Duitsland, november 1938. Adolf Hitler en zijn nazi’s zijn aan de macht in Duitsland. De trouwe aanhang demonstreert op straat. Tegen andersdenkenden en… tegen Joden. Angst. De angst overheerst. Als je 's morgens die soldaten door de straten hoorde marcheren...
en vaak met liederen die dan tegen de joden gericht waren dan... Je had alleen maar angst. Er werd veel zachtjes gesproken...vooral als ik de kamer binnen kwam.
Ik hoorde alleen maar woorden van 'grens' en 'vluchten'. Maar verder werd er met mij niet over gesproken.
Wij woonden op de hoek van de straat. En ik weet nog heel goed dat ehm... de dag van de Kristallnacht...
Ik had een tante, dat was een nicht van m'n vader...
en die hadden ook een winkel, vlak bij Zoo.
En daar was ook de Joodse school.
En Hanna en ik gingen 's morgens de deur uit naar school.
En die tante komt ons tegemoet en zegt:
Jullie moeten gauw weer naar huis gaan want de synagoge staat in brand. Het was EEN grote ruïne. Een stinkende, hete ruïne met smeulende as. Dat was 11 november.
Verbrande boeken op straat. En mijn moeder zei: Kom, kom, laten we vlug naar huis gaan.

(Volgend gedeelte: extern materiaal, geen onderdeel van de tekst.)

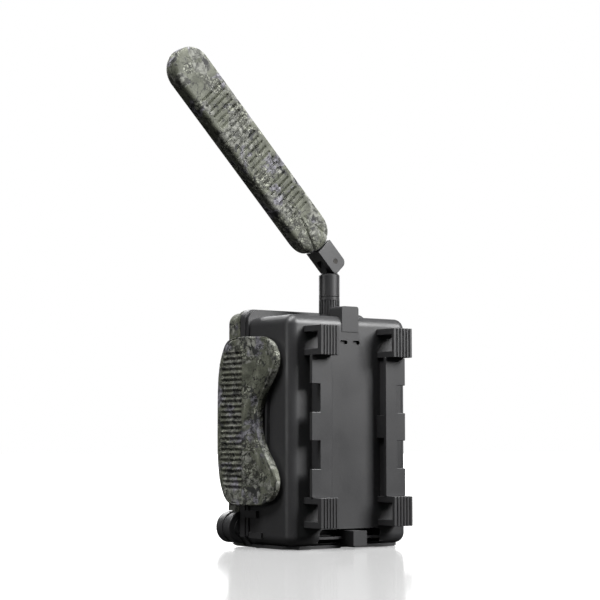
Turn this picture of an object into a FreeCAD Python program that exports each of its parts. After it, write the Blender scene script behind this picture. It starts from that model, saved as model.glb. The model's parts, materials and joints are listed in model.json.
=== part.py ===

En toen kwamen we bij ons huis...en toen hoorde ik zeggen:
'Bij de Jood Minheim zijn we nog niet geweest.'
En hij blies op een fluitje.
En in een ommezien kwam er een overvalwagen...
met mensen die onze zaak kapot sloegen.
En wij konden nog net naar boven vluchten.
Alles was stuk. De lampen waren echt van het plafond gegooid. De boeken lagen op de grond.
Alles was uit de kasten gegooid en lag stuk op de grond en... Toen werden wij gesommeerd om de rotzooi op straat weer op te ruimen. En TOEN heb ik mijn geloof in de mensheid verloren. Wij gingen met emmers en bezems naar beneden. Daar stond een menigte, aan de grond genageld. Daar waren ook vaste klanten van mijn vader bij. En er was niemand die een hand uitstak.